Esta “doble personalidad” del emprendimiento latinoamericano se ve reflejada en la población de empresas de la región. En la industria colombiana (excluyendo microempresas), por ejemplo, cerca del 70% de las firmas son pequeñas, mientras sólo el 8% son grandes. De las pequeñas, sólo las empresas jóvenes (alrededor de 7%) expanden su empleo, y sólo el 6% se convierte en una empresa mediana o grande en un lapso de 5 años. Las demás están estancadas en su reducido nivel inicial de empleo. Del crecimiento del empleo en un año promedio, el 50% de la creación de empleos nuevos y el 5.000% del cambio neto del empleo (sí cinco mil porciento!) se explica por el comportamiento del 5% de las firmas más dinámicas.

La coexistencia de empresas dinámicas y productivas con otras pequeñas, estáticas y de poca productividad no sería preocupante si, por ejemplo, este segundo grupo reflejara las decisiones de personas que prefieren ser su propio jefe, no estar sujetos a horarios impuestos por terceros, trabajar desde su casa, etc. De hecho, un estudio reciente de Erik Hurst and Ben Pugsley para Estados Unidos sugiere que éste es el caso en ese país (“What do small businesses do?” Brookings Papers in Economic Activity, 2011). Ellos también documentan el poco crecimiento de la empresa pequeña típica, y usan encuestas para mostrar que con frecuencia esta característica refleja los motivos no pecuniarios que orientan a los fundadores de estas empresas. Si éste es el caso, entonces las implicaciones de política pública del hallazgo de poco  dinamismo típico en las empresas pequeñas se limitan a re-pensar la focalización de fondos hoy destinados a cualquier Mipymes (que son la mayoría de fondos públicos para la promoción empresarial en América Latina, de acuerdo con el mencionado informe de CAF). No habría, en ese escenario, razón para desincentivar la creación de estos emprendimientos.

Sin embargo, el cuadro que emerge del informe de CAF sugiere que en América Latina la cosa es a otro precio. El pequeño empresario típico de la región es un individuo con baja calificación y cuyo nivel de ingresos en su actividad económica es inferior y menos estable que el de los individuos asalariados y de los emprendedores “dinámicos”. Y lo más revelador, es un individuo que reporta niveles de satisfacción muy inferiores a los de asalariados formales, comparables sólo a los de los asalariados informales. Lo que esto sugiere es que su ejercicio de la “empresarialidad” es menos una decisión acerca de un estilo de vida óptimo, y más una acción a la que se ve forzado por falta de oportunidades asalariadas de buena calidad. En parte esto refleja, precisamente, que su bajo nivel de calificación restringe el tipo de trabajos a los que puede acceder. El informe de CAF afirma que una consecuencia adicional es que este individuo queda atrapado en esa empresarialidad pobre, pues su actividad no genera las oportunidades de aprendizaje e incremento del capital humano presentes en otras actividades.

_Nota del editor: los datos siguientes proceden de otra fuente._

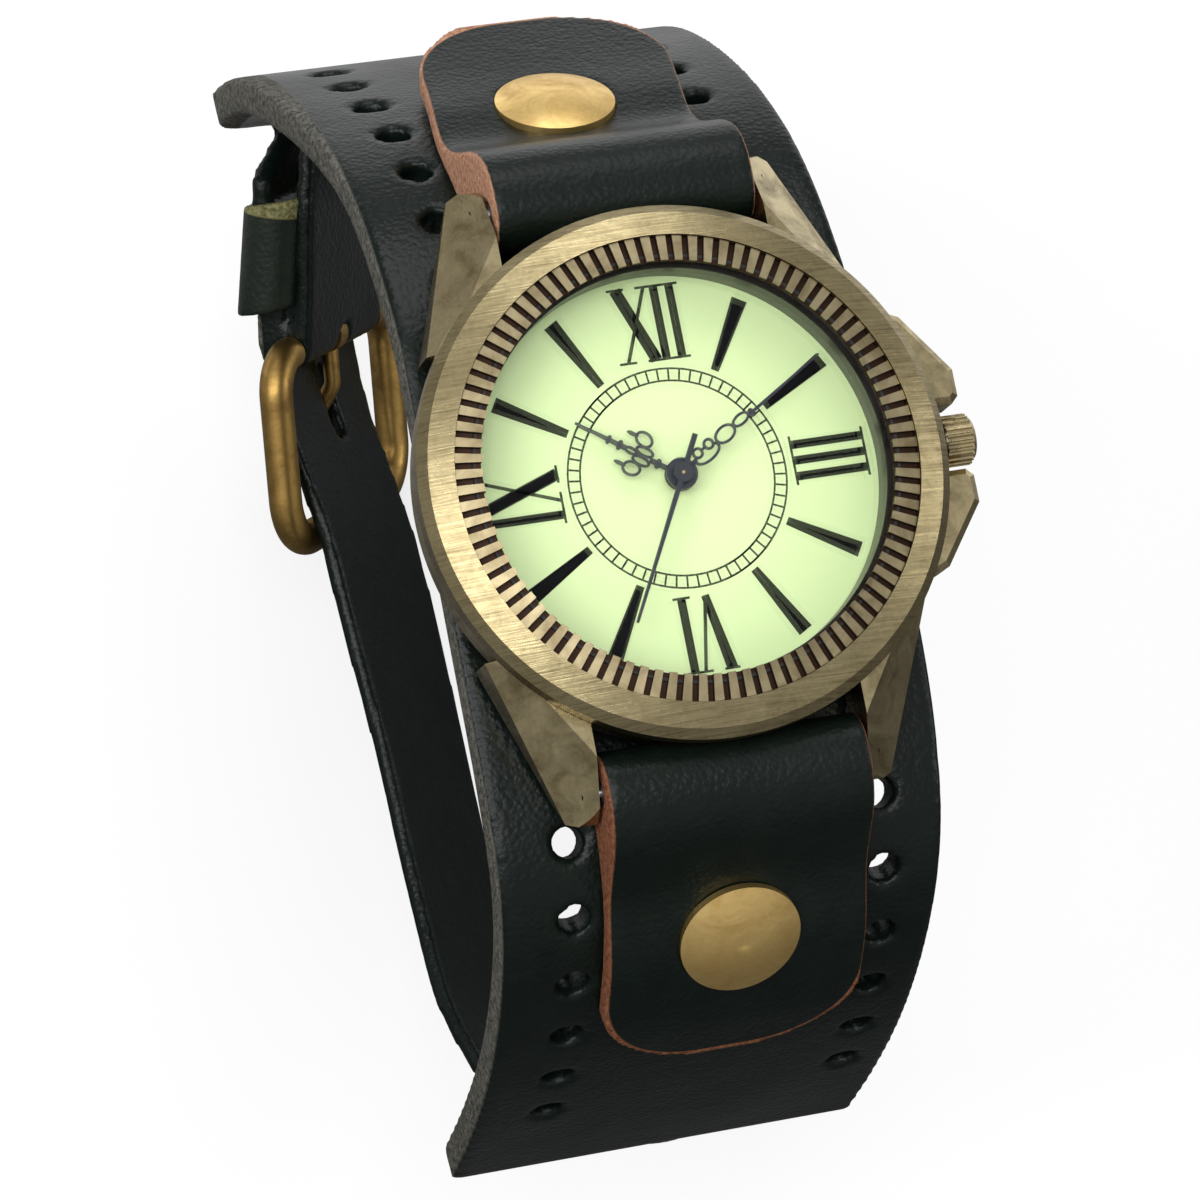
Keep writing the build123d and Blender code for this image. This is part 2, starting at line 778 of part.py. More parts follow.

Así las cosas, esa masiva cola inferior de la distribución de emprendedores de la región parecería tener consecuencias nocivas para el crecimiento y el bienestar. Surge entonces la pregunta de si la política pública debería/podría enfocarse en lidiar con el fenómeno. Y la de si las múltiples iniciativas públicas y privadas que promueven el emprendimiento como una solución a los problemas de pobre empleabilidad deben suspenderse de tajo. La respuesta debería partir de las causas últimas del problema: las pobres oportunidades que muchos individuos enfrentan en el empleo asalariado, que debería ser la opción más razonable para ellos, tanto desde el punto de vista de ingreso individual como desde el de la mejor asignación de recursos en la economía. Simplemente suspender los apoyos a esos micro y pequeños empresarios  de hoy no lidia con tal causa, y sólo puede tener la consecuencia nociva de someter a esos individuos a una empresarialidad aún más precaria o un empleo igualmente pobre. Allá probablemente debemos llegar, pero empezando por promover la empleabilidad de las personas que hoy se ven lanzadas al emprendimiento de subsistencia. De manera sorprendente, acabamos entonces en que la lucha contra la informalidad laboral, así como la mejora en la calidad y (sobre todo) la pertinencia de la educación, se deben convertir en focos centrales de una política de promoción de la “buena empresarialidad”. La fórmula suena trillada: hay quienes están cansados de oir hablar de educación y formalización como fórmulas para todo tipo de problemas. Pero lo cierto es que seguimos sin aplicar esa fórmula de manera decidida, y que su repetición en múltiples contextos no es más que un recordatorio de su masiva importancia, que aún no se ve justamente reflejada en su peso en la discusión de política pública.